Key value for chemical safety assessment

Additional information

The genotoxicity of tetrachloroethylene has been extensively investigated in experimental in vitro and in vivo test systems.

 

Convincing negative results have been obtained in an extensive series of bacterial tests (Bartsch et al, 1979; Kringstad et al, 1981; Haworth et al, 1983; Connor et al, 1985; Milman et al, 1988; Warner et al, 1988; Vamvakas et al, 1989) and in a mouse lymphoma gene mutation assay (National Toxicology Programme, 1986). However, metabolites of tetrachloroethylene associated to both the cytochrom P450 oxidation pathway (tetrachloroethylene oxide) as well as to the gluthathion-S-transferase conjugation pathway (S-1,2,2-trichlorovinylglutathione, S-1,2,2-trichlorovinylcystein and N-acetyl-S-1,2,2-trichlorovinylcysteine) have been identified as genotoxic in bacterial test systems. A positive result for clastogenicity and aneugenicity was obtained in a novel in vitro micronuleus test (Doherty et al, 1996), but this is considered to be unreliable as the test method and the cell system employed appear to be oversensitive and unspecific. Other in vitro have also produced negative findings, but deficiencies in the conduct and/or reporting of these studies prevent conclusions being drawn with full confidence.

 

Generally, the pattern of the in vivo results is negative. Tetrachloroethylene of high purity gave a negative response in two bone marrow cytogenetics studies (Cerna and Kypenova, 1977; Beliles et al, 1980; Rampy et al, 1978), in an i.p. erythrocyte micronucleus assay (Murakami and Horikawa, 1995), and in a gavage kidney SSB study (Potter, 1996). In the majority of these studies, exposure was up to doses causing systemic toxicity or presumed to cause systemic toxicity. A positive result was observed in an i.p. liver micronucleus test (Murakami and Horikawa, 1995); however, this was likely to be an unspecific effect (due to cytotoxicity) from direct exposure to tetrachloroethylene under unphysiological conditions (hepatectomy) or related to the mode-of-action of tetrachloroethylene for liver tumour induction in mice, which is peroxisome proliferation (not considered relevant for humans).
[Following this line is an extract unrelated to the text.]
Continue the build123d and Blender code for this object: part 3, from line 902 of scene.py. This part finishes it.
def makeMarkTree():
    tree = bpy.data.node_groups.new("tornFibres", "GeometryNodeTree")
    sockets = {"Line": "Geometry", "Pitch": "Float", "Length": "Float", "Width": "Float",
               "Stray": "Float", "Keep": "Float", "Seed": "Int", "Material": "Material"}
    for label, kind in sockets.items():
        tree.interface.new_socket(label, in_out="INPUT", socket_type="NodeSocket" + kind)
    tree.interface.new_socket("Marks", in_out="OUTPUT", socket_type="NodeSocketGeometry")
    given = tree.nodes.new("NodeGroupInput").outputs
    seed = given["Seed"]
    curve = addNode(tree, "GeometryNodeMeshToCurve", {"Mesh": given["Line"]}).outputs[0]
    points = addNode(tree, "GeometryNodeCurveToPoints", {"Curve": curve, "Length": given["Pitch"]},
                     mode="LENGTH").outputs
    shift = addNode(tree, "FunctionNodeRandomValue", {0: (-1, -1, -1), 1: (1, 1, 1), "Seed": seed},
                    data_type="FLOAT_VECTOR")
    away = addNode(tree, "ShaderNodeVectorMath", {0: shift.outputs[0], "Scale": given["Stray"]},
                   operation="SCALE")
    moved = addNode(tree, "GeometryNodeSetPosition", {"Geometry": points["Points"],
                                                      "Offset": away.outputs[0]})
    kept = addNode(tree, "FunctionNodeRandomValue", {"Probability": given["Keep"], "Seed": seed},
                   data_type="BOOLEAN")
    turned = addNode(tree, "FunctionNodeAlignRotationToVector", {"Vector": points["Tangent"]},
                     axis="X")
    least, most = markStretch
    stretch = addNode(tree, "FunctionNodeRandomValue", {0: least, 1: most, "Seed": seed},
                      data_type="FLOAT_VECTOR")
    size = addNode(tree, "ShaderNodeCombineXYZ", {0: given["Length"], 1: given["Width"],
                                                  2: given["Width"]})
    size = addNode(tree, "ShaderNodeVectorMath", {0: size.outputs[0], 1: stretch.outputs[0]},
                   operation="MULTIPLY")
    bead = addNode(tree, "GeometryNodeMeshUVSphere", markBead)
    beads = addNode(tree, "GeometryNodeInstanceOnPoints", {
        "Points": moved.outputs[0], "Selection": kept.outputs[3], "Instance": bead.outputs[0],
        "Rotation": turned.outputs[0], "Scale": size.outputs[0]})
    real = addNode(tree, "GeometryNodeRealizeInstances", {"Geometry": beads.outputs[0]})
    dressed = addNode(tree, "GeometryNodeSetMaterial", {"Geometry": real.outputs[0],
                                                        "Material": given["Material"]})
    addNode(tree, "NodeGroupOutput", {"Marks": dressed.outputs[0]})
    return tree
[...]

A positive result (only at 1 hour but not at 23 hours after dosing) was also seen in an i.p. liver and kidney SSB study (Walles, 1986); however, again, this was likely to be the consequence of direct exposure to tetrachloroethylene in the i.p. cavity.

 

In humans, three studies have looked for evidence of genotoxicity in relation to occupational exposure to tetrachloroethylene (Ikeda et al, 1980; Toraason et al., 2003; Seiji K, 1990). These studies proved negative, but limitations in the design of two of them (the older ones) mean that no firm conclusions can be drawn.

 

Overall, although positive results were obtained in vitro with metabolites of tetrachloroethylene associated to both the cytochrome P450 oxidation pathway as well as to the gluthathione-S-transferase conjugation pathway, these were not expressed in vivo by relevant routes of exposure.

Justification for selection of genetic toxicity endpoint
No studies selected as overall evidence from available in vitro and in vivo studies indicate that tetrachloroethylene is not mutagenic.
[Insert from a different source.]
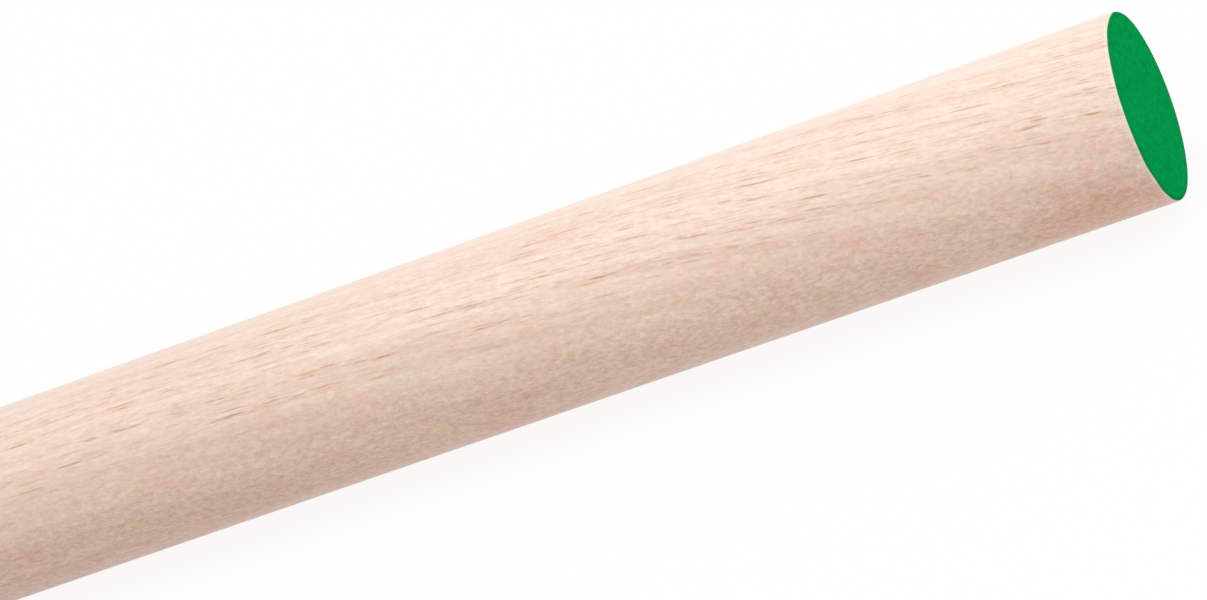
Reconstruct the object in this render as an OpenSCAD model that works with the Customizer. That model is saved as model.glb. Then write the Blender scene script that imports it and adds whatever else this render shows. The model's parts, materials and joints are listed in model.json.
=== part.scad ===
// Hardwood dowel rod with a colour-coded end.
//
// A blank of straight-grained hardwood is machined round and sawn square at both ends, and the
// sharp arris that the saw leaves is eased all the way round. One end then gets a coat of paint,
// whose colour says which diameter the rod is. The paint stops where the arris begins, so a thin
// ring of bare wood is left round it.
//
// The rod lies along X with its painted end at +X. The origin is on the rod's axis, half way
// along the wood. Sizes are in millimetres.

/* [Rod] */
// Diameter of the rod: 1 in
rod_d = 25.4; // [6:0.1:50]
// Length of the wood from one sawn end to the other: 36 in
rod_length = 914.4; // [150:0.1:2440]
// Radius that eases the arris round each sawn end
arris_r = 0.25; // [0.05:0.05:1]

/* [Painted end] */
// Thickness of the coat of paint
coat_t = 0.15; // [0.05:0.05:0.4]
// Radius of the coat's rounded rim, where the wet paint drew back from the arris
coat_rim_r = 0.1; // [0.05:0.05:0.4]

/* [Hidden] */

rod_r = rod_d / 2;
half_length = rod_length / 2;
face_r = rod_r - arris_r;              // flat part of a sawn end
rim_r = min(coat_rim_r, coat_t);       // the rim is never rounder than the coat is thick

wood_colour = [0.93, 0.82, 0.75];
paint_colour = [0.01, 0.58, 0.28];

fine = 128;                            // facets of a preview, round the rod
small = 24;                            // facets of a preview, round an arris or a rim

// Lays a shape that was turned about Z along X, with its upper end towards +X.
module along_x() {
    rotate([0, 90, 0]) children();
}

// Half section of a round bar from z = 0 up to z = length. A corner radius rounds its upper rim,
// and its lower rim too where both is true.
module bar_half_section(r, length, corner_r, both = true) {
    foot_r = both ? corner_r : 0;
    square([r - corner_r, length]);
    translate([0, foot_r]) square([r, length - corner_r - foot_r]);
    intersection() {
        square([r, length]);
        union() {
            translate([r - corner_r, length - corner_r]) circle(corner_r, $fn = small);
            if (both) translate([r - corner_r, corner_r]) circle(corner_r, $fn = small);
        }
    }
}

// The wood: one turned bar with an eased arris at each end.
module rod() {
    color(wood_colour)
        along_x()
            translate([0, 0, -half_length])
                rotate_extrude($fn = fine)
                    bar_half_section(rod_r, rod_length, arris_r);
}

// The coat of paint on the sawn end at +X: a film that lies on the end grain out to the arris.
module end_paint() {
    color(paint_colour)
        along_x()
            translate([0, 0, half_length])
                rotate_extrude($fn = fine)
                    bar_half_section(face_r, coat_t, rim_r, both = false);
}

rod();
end_paint();
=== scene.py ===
"""A hardwood dowel rod with a colour-coded end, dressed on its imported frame.

Everything is in metres in the rod's own frame: X runs along the axis towards the painted end, and
the origin is on the axis, half way along the wood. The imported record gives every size. The script
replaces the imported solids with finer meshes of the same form, gives each a procedural finish, and
sets them in a plain studio.

Directions across the rod are given as a bearing: the angle from +Z, counted towards -Y, so that
the camera's side of the rod has positive bearings.
"""

import json
import logging
import math
from abc import ABC, abstractmethod
from dataclasses import dataclass
from enum import Enum
from typing import ClassVar

import bmesh
import bpy
from mathutils import Matrix, Vector, noise


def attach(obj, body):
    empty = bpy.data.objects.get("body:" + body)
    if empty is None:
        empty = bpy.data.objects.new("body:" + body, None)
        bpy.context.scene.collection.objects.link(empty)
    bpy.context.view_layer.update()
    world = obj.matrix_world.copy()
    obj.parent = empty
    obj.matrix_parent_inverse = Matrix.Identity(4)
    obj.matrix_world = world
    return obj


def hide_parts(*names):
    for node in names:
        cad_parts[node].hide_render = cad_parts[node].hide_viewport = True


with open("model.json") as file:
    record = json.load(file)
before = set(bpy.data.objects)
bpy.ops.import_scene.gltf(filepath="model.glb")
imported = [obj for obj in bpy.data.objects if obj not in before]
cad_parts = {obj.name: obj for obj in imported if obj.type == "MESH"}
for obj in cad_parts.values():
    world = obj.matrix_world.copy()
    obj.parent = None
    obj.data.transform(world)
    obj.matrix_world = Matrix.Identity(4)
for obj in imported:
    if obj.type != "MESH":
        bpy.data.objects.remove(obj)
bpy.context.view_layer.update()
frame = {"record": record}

log = logging.getLogger("dowel_rod")

MM = 0.001
MAP_NAME = "OFBake"

Socket = bpy.types.NodeSocket
Feed = float | tuple | Vector | Socket
Span = tuple[float, float]
Triple = tuple[float, float, float]
Linear = tuple[float, float, float, float]

WHITE: Linear = (1.0, 1.0, 1.0, 1.0)


class Slot(Enum):
    """The record's material slots."""

    WOOD = "wood"
    PAINT = "paint"


class End(Enum):
    """The rod's two sawn ends, as the sign of their place on X."""

    PAINTED = 1
    PLAIN = -1


def screen(red: int, green: int, blue: int) -> Linear:
    """Turns a colour as a screen shows it into the linear colour that a shader takes.

    Args:
        red: Red, from 0 to 255.
        green: Green, from 0 to 255.
        blue: Blue, from 0 to 255.

    Returns:
        Linear red, green and blue, and an alpha of 1.
    """
    levels = (level / 255 for level in (red, green, blue))
    return *(v / 12.92 if v <= 0.04045 else ((v + 0.055) / 1.055) ** 2.4 for v in levels), 1.0


def across(bearing: float) -> Vector:
    """Gives the direction across the rod at a bearing.

    Args:
        bearing: Degrees from +Z towards -Y.

    Returns:
        A direction of length 1, square to the rod's axis.
    """
    angle = math.radians(bearing)
    return Vector((0.0, -math.sin(angle), math.cos(angle)))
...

Short description of key information:
Overall evidence from available in vitro and in vivo studies suggests that tetrachloroethylene is not mutagenic.

Endpoint Conclusion: No adverse effect observed (negative)
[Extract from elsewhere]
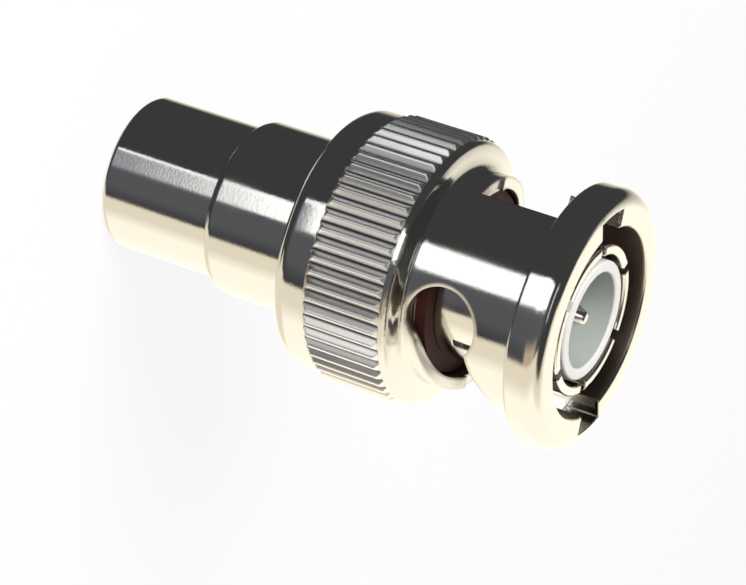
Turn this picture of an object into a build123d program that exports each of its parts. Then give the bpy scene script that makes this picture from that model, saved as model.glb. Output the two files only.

Justification for classification or non-classification

Considering the negative pattern of results obtained in the available studies, it can be concluded that tetrachloroethylene does not possess mutagenic activity in vivo. Based on these results, tetrachloroethylene does not need to be classified as mutagenic according to EU Directive 67/548/EEC and EU Classification, Labelling and Packaging of Substances and Mixtures (CLP) Regulation (EC) No. 1272/2008.